Task details |
Go from the first line to the line with "that seals it." and return those lines verbatim, ends included.

Data extract |
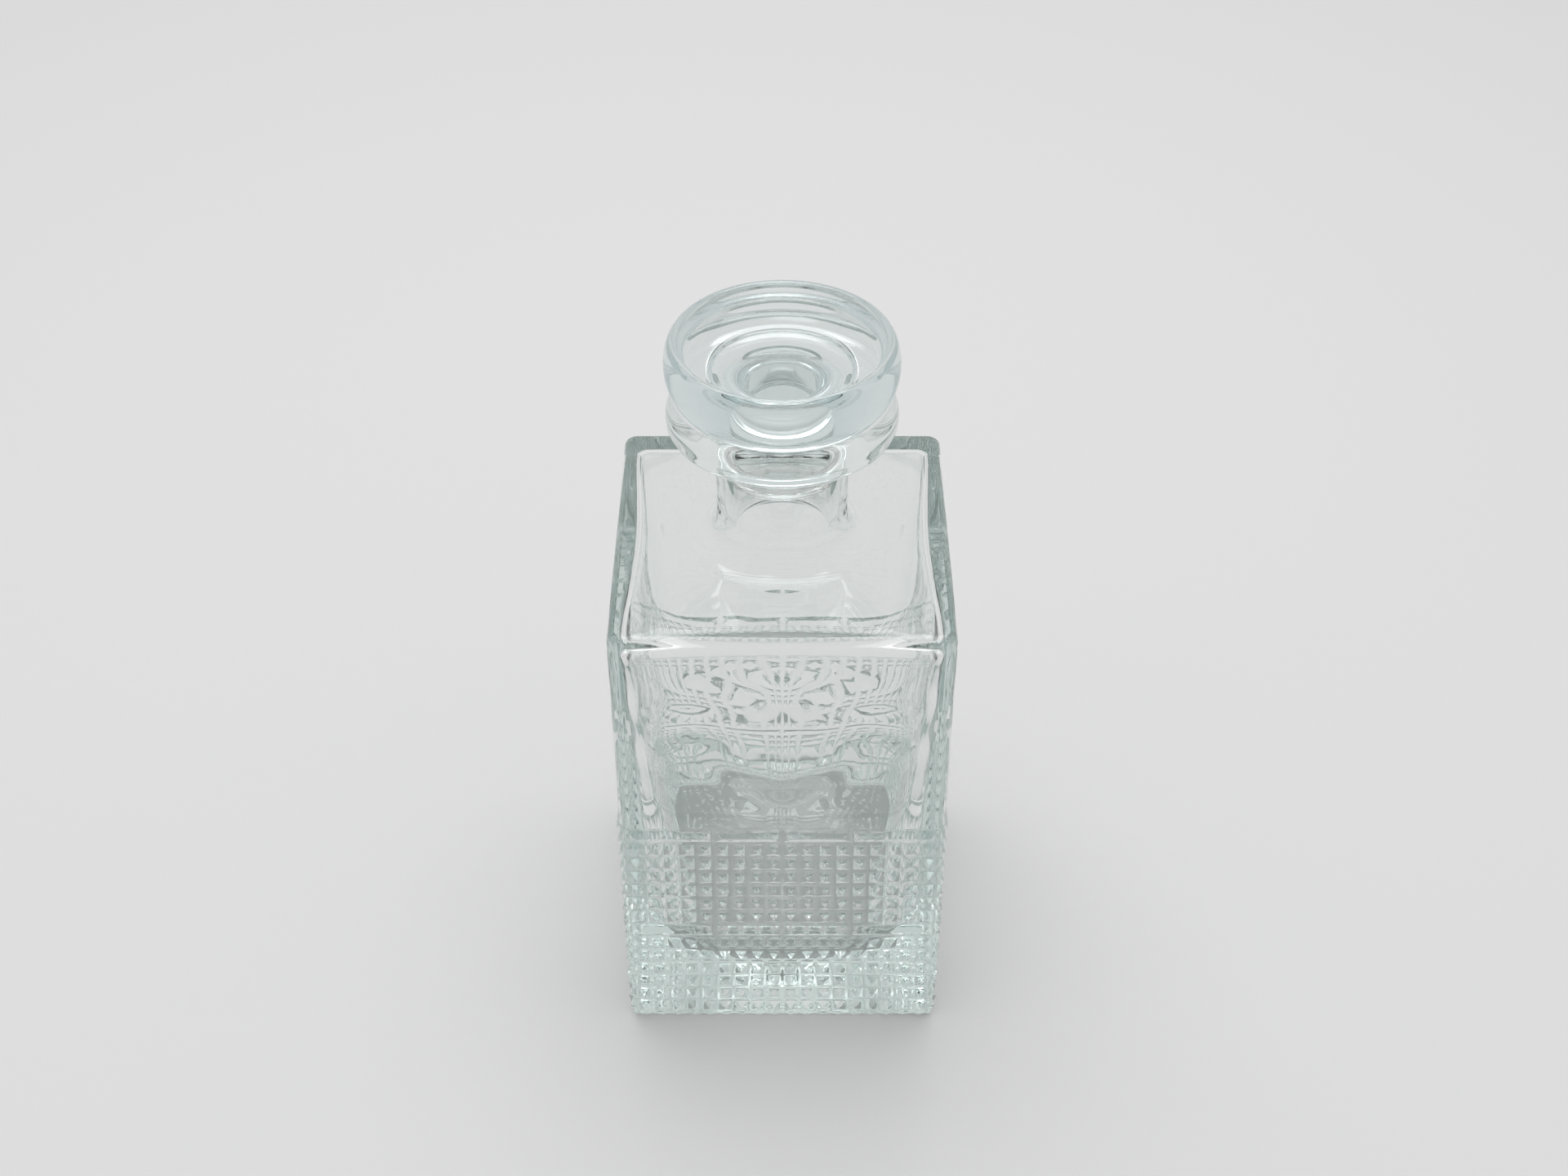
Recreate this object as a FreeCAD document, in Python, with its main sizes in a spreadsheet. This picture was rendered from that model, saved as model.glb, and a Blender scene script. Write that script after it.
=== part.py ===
"""Square glass decanter with a disc stopper and the ribbed ring that seals it.

Frame: the origin is the centre of the base, +Z runs up the neck and each side
of the square body faces along X or Y. Lengths are in millimetres.
"""
import FreeCAD, Part
import os
import Sketcher

doc = FreeCAD.newDocument("decanter")

# Driving dimensions. Every sketch and feature below reads them by name.
SIZES = {
    # square body
    "body_width": 95,
    "shoulder_height": 158.8,
    "corner_radius": 3.5,
    "shoulder_round": 2.2,
    "base_round": 2.5,
    # cut-glass zone: rows of pyramids in two tiers, each tier under a row of bars
    "row_start": 2.5,
    "row_pitch": 5.94,
    "rows_per_tier": 6,
    "tiers": 2,
    "column_pitch": 5.08,
    "columns": 18,
    "panel_columns": 4,
    "zone_relief": 1,
    "zone_corner": 2.6,
    "groove_depth": 1.4,
    "groove_floor": 1.4,
    "tip_width": 0.4,
    # neck and lip
    "neck_diameter": 36.8,
    "neck_round": 9,
    "lip_diameter": 63.6,
    "lip_bottom": 196.6,
    "lip_top": 206.1,
    "lip_lower_round": 3,
    "lip_upper_round": 5.4,
    "throat_round": 5,
    "bore_diameter": 27,
    "mouth_radius": 20.2,
    "mouth_depth": 11,
    "mouth_edge_round": 1,
    "mouth_round": 8,
    # inner space
    "base_thickness": 13,
    "ceiling_height": 153.4,
    "cavity_width": 84,
    "cavity_corner": 9,
    "cavity_floor_round": 8,
    "cavity_top_round": 5,
    "bore_round": 13,
    # stopper
    "stopper_diameter": 64,
    "stopper_bottom": 206.3,
    "stopper_thickness": 17.6,
    "stopper_lower_round": 6.5,
    "widest_height": 10.3,
    "side_radius": 31.4,
    "side_height": 14,
    "crest_outer_radius": 30.2,
    "crest_inner_radius": 27.6,
    "crest_round": 1.1,
    "well_radius": 26.2,
    "well_depth": 3,
    "well_round": 1.5,
    "dish_depth": 0.5,
    "boss_radius": 19.4,
    "boss_depth": 1.3,
    "root_height": 7.5,
    "root_round": 7,
    "shank_radius": 10,
    "shank_bottom": 178.4,
    "bead_height": 2.4,
    "bead_proud": 0.5,
    # seal ring
    "seal_bottom": 180.9,
    "seal_height": 13,
    "seal_ribs": 4,
    "seal_rib_height": 1.8,
    "seal_wall_outer": 12.3,
    "seal_slip": 0.06,
}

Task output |
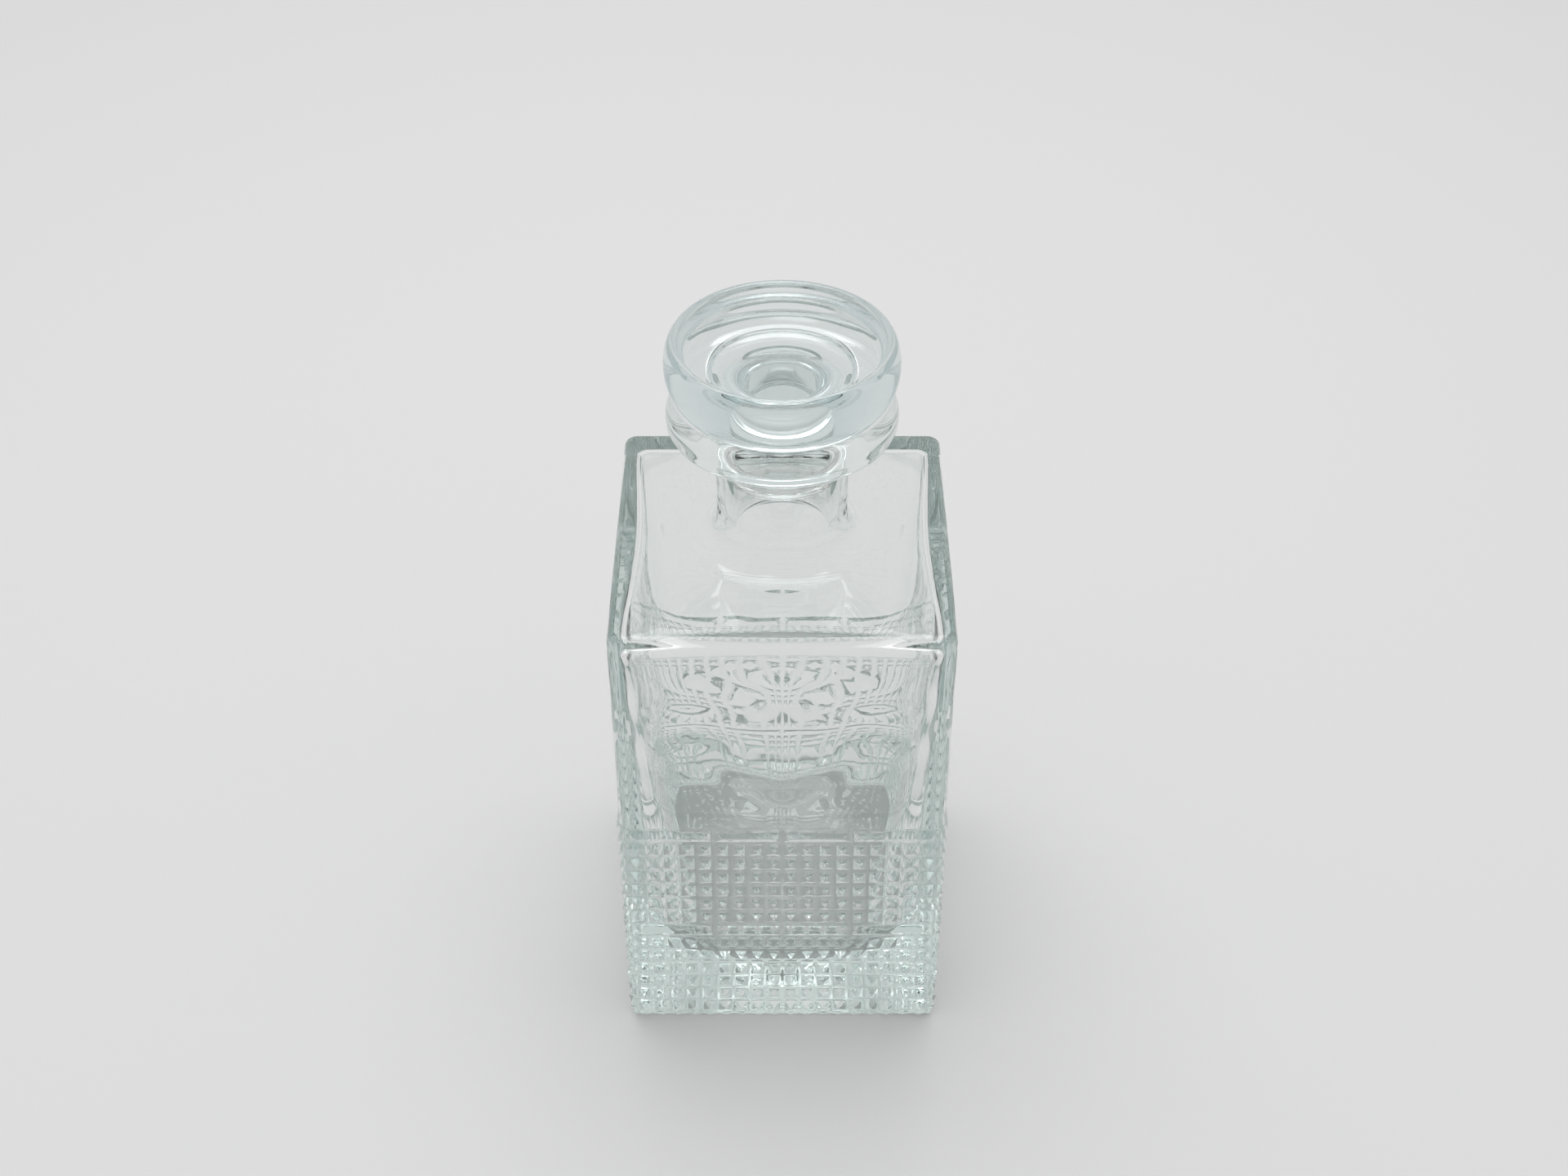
Recreate this object as a FreeCAD document, in Python, with its main sizes in a spreadsheet. This picture was rendered from that model, saved as model.glb, and a Blender scene script. Write that script after it.
=== part.py ===
"""Square glass decanter with a disc stopper and the ribbed ring that seals it.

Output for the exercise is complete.